Amerikan işgal kuvvetlerinin, Irak'taki Ebu Garip Cezaevi işkencelerini ilk sayfasından (taammüden) görmeyen Türkiye'deki tek “gazete”; onun yönetimindeki “gazete” idi!
Orada, ABD ve İsrail'in yanı sıra Aydın Doğan'ın eleştirilmesi de sansüre tabidir! Paralellerin, Doğan Medyası ile paslaşması mı, AK Parti iktidarından önceki dönemde başlamıştır!
*
İstifasını açıklarken sarf ettiği “Özgür düşüncenin kalesi olan gazeteme başarılar diliyorum” cümlesi kara mizahın şahikasıdır.

Kargalar mı; en az Aydın Doğan'ın “Ben milliyim!” demesine güldüğü kadar, Sansürcübaşı'nın bu lafına da fena halde güler!

Paralel Medya'da özgür düşüncenin, fikir ve ifade hürriyetinin zerresi yoktur. Olması da mümkün değildir.

Orası, Sansür'ün Kalesi'dir.

Sadece Pensilvanya'ya “eklemlenmiş, bağlanmış” düşünceler vardır…
Bunun dışına çıkanlar; sıkı markaja, tam saha baskıya, şaşmaz bir sansüre, sistematik zulme uğrar; nihayetinde tasfiye edilirler.

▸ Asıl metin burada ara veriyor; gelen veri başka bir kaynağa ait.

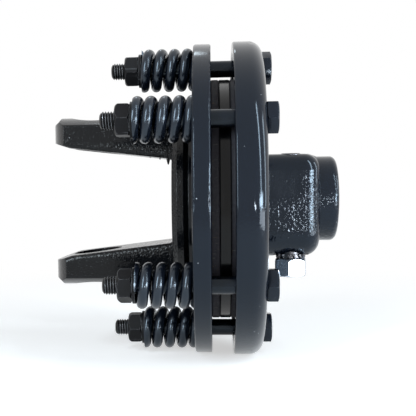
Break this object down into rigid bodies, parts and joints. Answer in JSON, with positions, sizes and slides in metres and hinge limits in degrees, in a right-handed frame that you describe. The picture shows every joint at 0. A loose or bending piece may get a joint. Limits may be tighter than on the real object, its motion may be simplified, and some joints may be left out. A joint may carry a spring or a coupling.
{
  "type": "power take-off friction clutch",
  "caption": "Friction torque limiter for a power take-off shaft: a flange yoke held between sprung friction discs and a bolted cup whose splined hub is locked by a pin.",
  "frame": {"origin": "on the shaft line, in the plane of the pressure plate's friction face", "axes": "X along the shaft line towards the splined hub, Z along the cross bore of the yoke"},
  "size_m": [0.1694, 0.188, 0.188],
  "materials": {
    "cast_paint": "gloss paint over a cast skin",
    "forged_paint": "gloss paint over a rough forged skin",
    "machined_paint": "satin paint over a turned face",
    "spring_enamel": "high gloss enamel",
    "black_fastener": "satin black oxide under thin paint",
    "dark_steel": "oiled dark steel",
    "zinc_plate": "bright zinc plate",
    "friction_lining": "pressed organic friction material",
    "bush_bronze": "turned"
  },
  "bodies": {
    "housing": {"hub_housing": "cast_paint", "taper_pin": "dark_steel", "taper_pin_washer": "dark_steel", "taper_pin_nut": "zinc_plate", "clamp_bolt_1": "black_fastener", "clamp_bolt_2": "black_fastener", "clamp_bolt_3": "black_fastener", "clamp_bolt_4": "black_fastener", "clamp_bolt_5": "black_fastener", "clamp_bolt_6": "black_fastener", "spring_1": "spring_enamel", "spring_2": "spring_enamel", "spring_3": "spring_enamel", "spring_4": "spring_enamel", "spring_5": "spring_enamel", "spring_6": "spring_enamel", "spring_washer_1": "black_fastener", "spring_washer_2": "black_fastener", "spring_washer_3": "black_fastener", "spring_washer_4": "black_fastener", "spring_washer_5": "black_fastener", "spring_washer_6": "black_fastener", "adjusting_nut_1": "black_fastener", "adjusting_nut_2": "black_fastener", "adjusting_nut_3": "black_fastener", "adjusting_nut_4": "black_fastener", "adjusting_nut_5": "black_fastener", "adjusting_nut_6": "black_fastener"},
    "yoke": {"flange_yoke": "forged_paint", "lining_left": "friction_lining", "lining_right": "friction_lining", "centre_bush": "bush_bronze"},
    "plate": {"pressure_plate": "machined_paint"}
  },
  "joints": [
    {"name": "yoke_slip", "type": "hinge", "parent": "housing", "child": "yoke", "pos_m": [0, 0, 0], "axis": [1, 0, 0], "continuous": true},
    {"name": "plate_release", "type": "slide", "parent": "housing", "child": "plate", "axis": [-1, 0, 0], "range_m": [0, 0.002], "stiffness_N_per_m": 20000, "springref_m": -0.005, "deforming": ["spring_1", "spring_2", "spring_3", "spring_4", "spring_5", "spring_6"]}
  ]
}
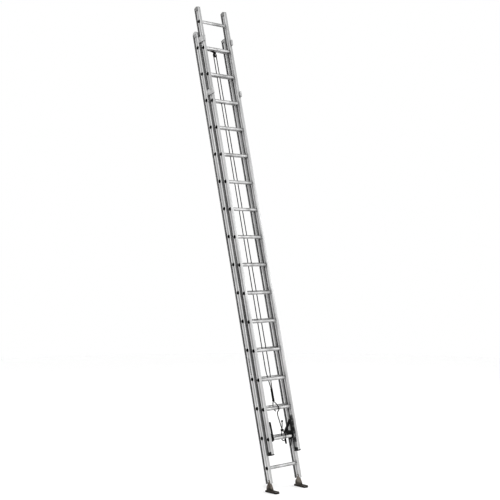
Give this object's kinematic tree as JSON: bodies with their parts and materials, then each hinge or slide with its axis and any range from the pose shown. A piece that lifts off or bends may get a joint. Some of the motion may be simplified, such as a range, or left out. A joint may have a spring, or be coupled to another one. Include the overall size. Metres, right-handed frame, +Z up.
{
  "type": "extension ladder",
  "caption": "Two-section aluminium extension ladder with I-section rails, round rungs, rope and pulley, rung hooks and swivel shoes.",
  "frame": {"origin": "on the ground, midway between the two shoe pivots", "axes": "+Z up, +X from the left rail to the right rail as the climber faces the ladder, +Y back from the climber; the rails lean back 13.8 degrees about X"},
  "size_m": [0.474, 1.3199, 5.1324],
  "materials": {
    "rail_aluminium": "mill finish, drawn lines along the rail",
    "rung_aluminium": "mill finish, serrated tread",
    "cast_aluminium": "dull cast and pressed aluminium",
    "cap_plastic": "moulded matt plastic",
    "black_paint": "satin black paint",
    "sheave_plastic": "moulded nylon",
    "zinc_steel": "zinc plate",
    "shoe_aluminium": "dull extruded aluminium, warm grey",
    "tread_rubber": "ribbed black rubber",
    "label_film": "blank dark film",
    "rope": "black twisted polypropylene rope"
  },
  "bodies": {
    "base_section": {"base_left_rail": "rail_aluminium", "base_right_rail": "rail_aluminium", "base_rung_01": "rung_aluminium", "base_rung_02": "rung_aluminium", "base_rung_03": "rung_aluminium", "base_rung_04": "rung_aluminium", "base_rung_05": "rung_aluminium", "base_rung_06": "rung_aluminium", "base_rung_07": "rung_aluminium", "base_rung_08": "rung_aluminium", "base_rung_09": "rung_aluminium", "base_rung_10": "rung_aluminium", "base_rung_11": "rung_aluminium", "base_rung_12": "rung_aluminium", "base_rung_13": "rung_aluminium", "base_rung_14": "rung_aluminium", "base_rung_15": "rung_aluminium", "base_rung_16": "rung_aluminium", "base_end_caps": "cast_aluminium", "fly_guides": "cast_aluminium", "guide_rivets": "zinc_steel", "pulley_bracket": "black_paint", "pulley_pin": "zinc_steel", "shoe_bolts": "zinc_steel", "base_label": "label_film", "rope_run": "rope"},
    "fly_section": {"fly_left_rail": "rail_aluminium", "fly_right_rail": "rail_aluminium", "fly_rung_01": "rung_aluminium", "fly_rung_02": "rung_aluminium", "fly_rung_03": "rung_aluminium", "fly_rung_04": "rung_aluminium", "fly_rung_05": "rung_aluminium", "fly_rung_06": "rung_aluminium", "fly_rung_07": "rung_aluminium", "fly_rung_08": "rung_aluminium", "fly_rung_09": "rung_aluminium", "fly_rung_10": "rung_aluminium", "fly_rung_11": "rung_aluminium", "fly_rung_12": "rung_aluminium", "fly_rung_13": "rung_aluminium", "fly_rung_14": "rung_aluminium", "fly_rung_15": "rung_aluminium", "fly_rung_16": "rung_aluminium", "fly_top_caps": "cap_plastic", "fly_bottom_caps": "cap_plastic", "lock_collars": "black_paint", "fly_labels": "label_film", "rope_hank": "rope", "rope_hitch": "rope", "rope_tail": "rope"},
    "pulley": {"pulley_sheave": "sheave_plastic"},
    "left_hook": {"left_rung_hook": "black_paint"},
    "right_hook": {"right_rung_hook": "black_paint"},
    "left_latch": {"left_hook_latch": "black_paint"},
    "right_latch": {"right_hook_latch": "black_paint"},
    "left_foot": {"left_shoe": "shoe_aluminium", "left_shoe_tread": "tread_rubber"},
    "right_foot": {"right_shoe": "shoe_aluminium", "right_shoe_tread": "tread_rubber"}
  },
  "joints": [
    {"name": "fly_slide", "type": "slide", "parent": "base_section", "child": "fly_section", "axis": [0, 0.2385, 0.9711], "range_m": [0, 3.6576], "deforming": ["rope_run"]},
    {"name": "pulley_spin", "type": "hinge", "parent": "base_section", "child": "pulley", "pos_m": [-0.01, 1.06945, 4.60994], "axis": [0, 0.9711, -0.2385], "continuous": true},
    {"name": "left_hook_swing", "type": "hinge", "parent": "fly_section", "child": "left_hook", "pos_m": [-0.145, 0.02873, 0.5259], "axis": [1, 0, 0], "range_deg": [0, 55]},
    {"name": "left_latch_swing", "type": "hinge", "parent": "left_hook", "child": "left_latch", "pos_m": [-0.145, 0.04631, 0.49687], "axis": [1, 0, 0], "range_deg": [-60, 0]},
    {"name": "left_shoe_swivel", "type": "hinge", "parent": "base_section", "child": "left_foot", "pos_m": [-0.209, 0, 0.105], "axis": [1, 0, 0], "range_deg": [-15, 15]},
    {"name": "right_hook_swing", "type": "hinge", "parent": "fly_section", "child": "right_hook", "pos_m": [0.145, 0.02873, 0.5259], "axis": [1, 0, 0], "range_deg": [0, 55]},
    {"name": "right_latch_swing", "type": "hinge", "parent": "right_hook", "child": "right_latch", "pos_m": [0.145, 0.04631, 0.49687], "axis": [1, 0, 0], "range_deg": [-60, 0]},
    {"name": "right_shoe_swivel", "type": "hinge", "parent": "base_section", "child": "right_foot", "pos_m": [0.209, 0, 0.105], "axis": [1, 0, 0], "range_deg": [-15, 15]}
  ]
}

Akıllar ipotek altındadır; iradeler ortadan kaldırılmıştır…

Sabit fikirliler sahne almıştır; bu durum mecburi istikamettir!
*
Paralel Medya, Baronlar'a bağlı Kurtlar Medyası'nın “uzun mu uzun” kollarından birisidir.
Haçlı Siyonist Cephesi'nin piyonu olarak; Bağımsız Müslüman Türkiye'ye karşı saldırıya, savaşa devam ediyorlar.

*
HDPKK'nın candan destekçisidirler.

İstifa eden ABD-İsrail Yandaşı'nın, 7 Haziran seçimi öncesinde Diyarbakır'daki “Arka Kapı Siyaseti” hafızalarda tazeliğini koruyor.

Kasım 2014'te, Akit muhabiri Mehmet Özmen'in “Cemaatiniz HDP'ye oy verdi mi?” sorusuna “Münafıklık yapmayın!” diye tepki gösterip…

Ardından Özmen'in gömleğini yırtan ve tartaklayan da, işte bu Paralel “Arka Kapı Siyasetçisi” idi!

Şimdilerde “Özgür Medya Susturulamaz” tiyatrosunda pişkin mi pişkin rol kesen bu “gazeteci” kılıklı İliştirilmiş Zorba'nın hakiki yüzü budur!